Jepang terkenal dengan agama Shinto nya yang berkembang pesat, tentang salah satu hal yang berbau Shinto, Paras Tuti berbagi cerita bahwa Di Jepang, akhir-akhir ini peminat pernikahan ala Shinto ini bersaing ketat dengan ala Barat. Karena mereka tidak memasalahkan agama, pertimbangannya hanya pada kebanggaan dan mewujudkan impian saja.
Prosesi pernikahan ala Shinto ini terkesan sunyi, malah terlalu sakral kurasakan. Jadi tidak mengesankan upacara pernikahan yang bahagia, tapi terkesan senyap. Mungkin karena suara alat musik serupa seruling hampir mendominasi forum dari awal sampai akhir prosesi. Suaranya seperti alunan yang menyayat hati. Tulis Tuti.
Lanjutnya, pengantin ala Shinto ini, sepertinya tidak memerlukan wali yang menyertai pengantin perempuan.
Ada 2 jenis tempat duduk terpisah, yang persis dibelakang pengantin, itu adalah keluarga dan kerabat dekat. Yang agak turun dari panggung pendek dan menyamping itu teman-teman dari pengantin.
Diawali dengan pembacaan ayat suci oleh petinggi kuil, prosesi ini di mulai. Ikrar nikah dibaca oleh pengantin laki-laki, dilanjut tukar cincin. Kemudian ada acara minum o-sake, minuman tradisional beralkohol. Salah satu miko itu menuang di piring kecil dan kedua pengantin itu meminumnya sedikit demi sedikit sampai 3 kali, disebut 三々九度 (sansan kudo).
Yang tidak kalah pentingnya adalah tarian selama kurang lebih 10 menit yang dibawakan oleh 2 orang miko. Dengan gemulai dan membawa ranting daun 榊 (sakaki), ranting pohon suci, dipercaya bahwa Tuhannya akan turut bergembira dan akan merestui sepenuhnya. Tarian itu juga diiring suara seruling, tetap menyayat hati.
Prosesi berjalan sekitar sejam. Diakhiri dengan pengambilan foto bersama.
3. Der Polterabend: Tradisi Pernikahan ala Pengantin Eropa
Kompasianer Dewi PS berbagi pandangannya terhadap pesta pernikahan ala eropa dari sejumlah kondangan yang dihadirinya selama tinggal Di Jerman.
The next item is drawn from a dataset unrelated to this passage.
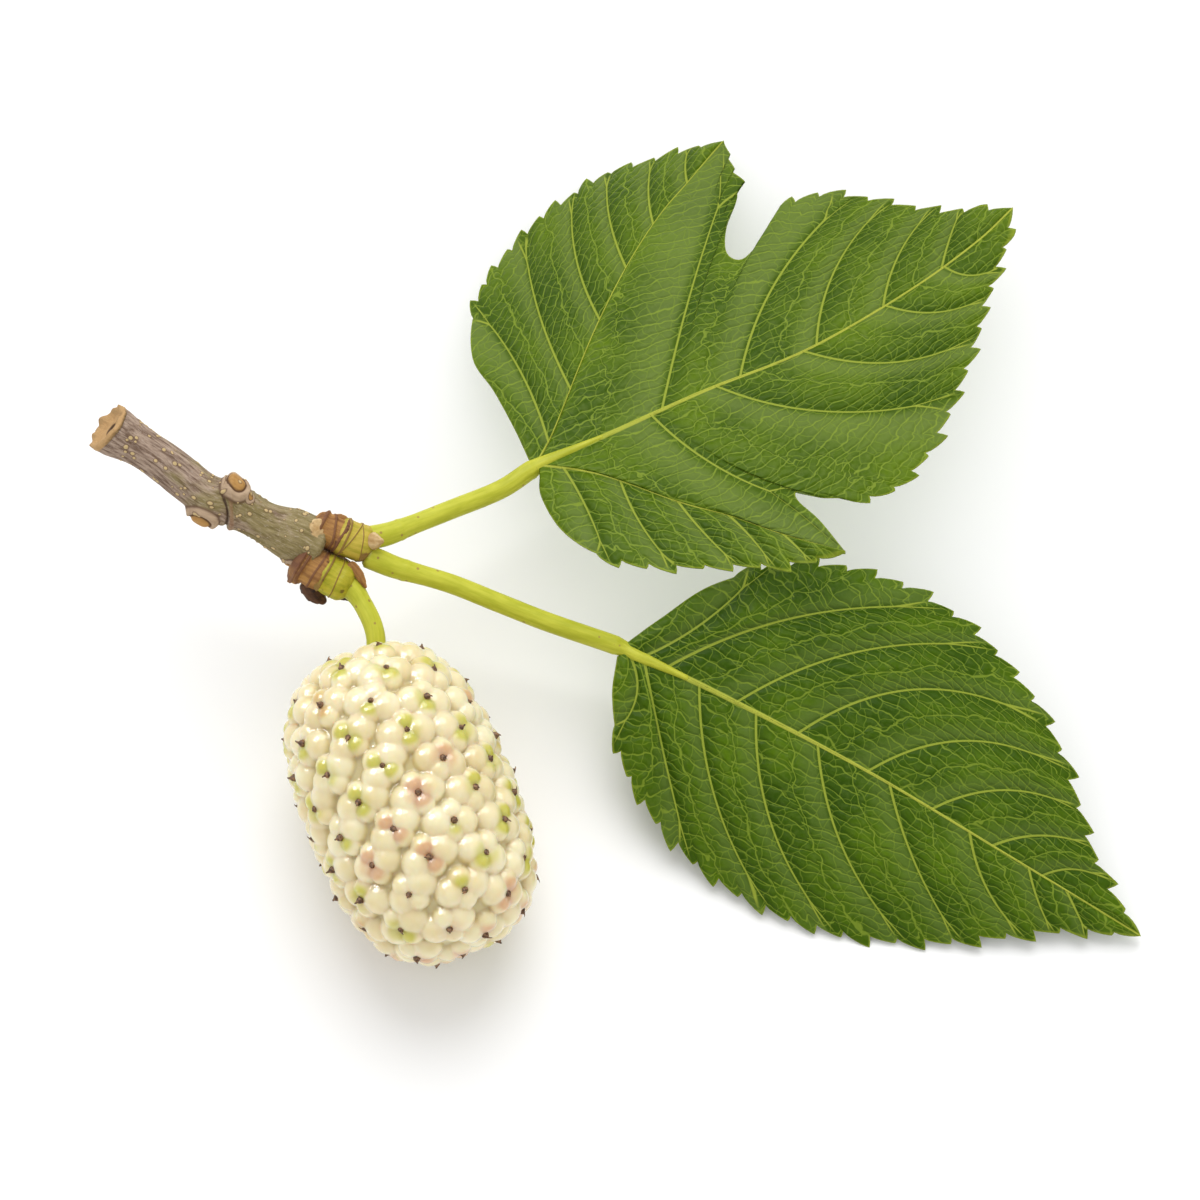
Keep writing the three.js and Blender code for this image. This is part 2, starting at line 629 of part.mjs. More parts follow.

Menurut Dewi, pada pernikahan di Jerman, Suasana sakral tentu tidak terlalu dirasakan oleh pengantin maupun tamunya,
Aktivitas makan bersama dan menyanyi serta menari bersama tentu menjadi kegiatan utama sepanjang acara berlangsung. Jumlah tamu undangan pun tidak terlihat sangat menumpuk karena kebanyakan keluarga pihak mempelai wanita hanya mengundang orang-orang dekat saja dalam hal ini tentu keluarga dan sanak saudara. Bahkan tetangga dalam hal ini yang menetap di radius 5 km pun belum tentu masuk dalam list undangan pernikahan, mungkin karena disebabkan oleh budaya individualisme. Papar Dewi.
Persiapan pernikahan tidak dilakukan secara dramatis dan mewah melainkan hanya menyiapkan wardrobe pengantin yang biasanya diperoleh melalui jasa penjahit khusus bukan baju sewaan dan tentunya manajemen catering serta event organizer dimana jasa fotografer sudah termasuk didalamnya. Ada satu hal yang paling unik dalam acara pernikahan ala Jerman dimana para tamunya tidak diwajibkan membawa amplop berisi uang karena hal itu merupakan sukarela dari masing-masing tamu.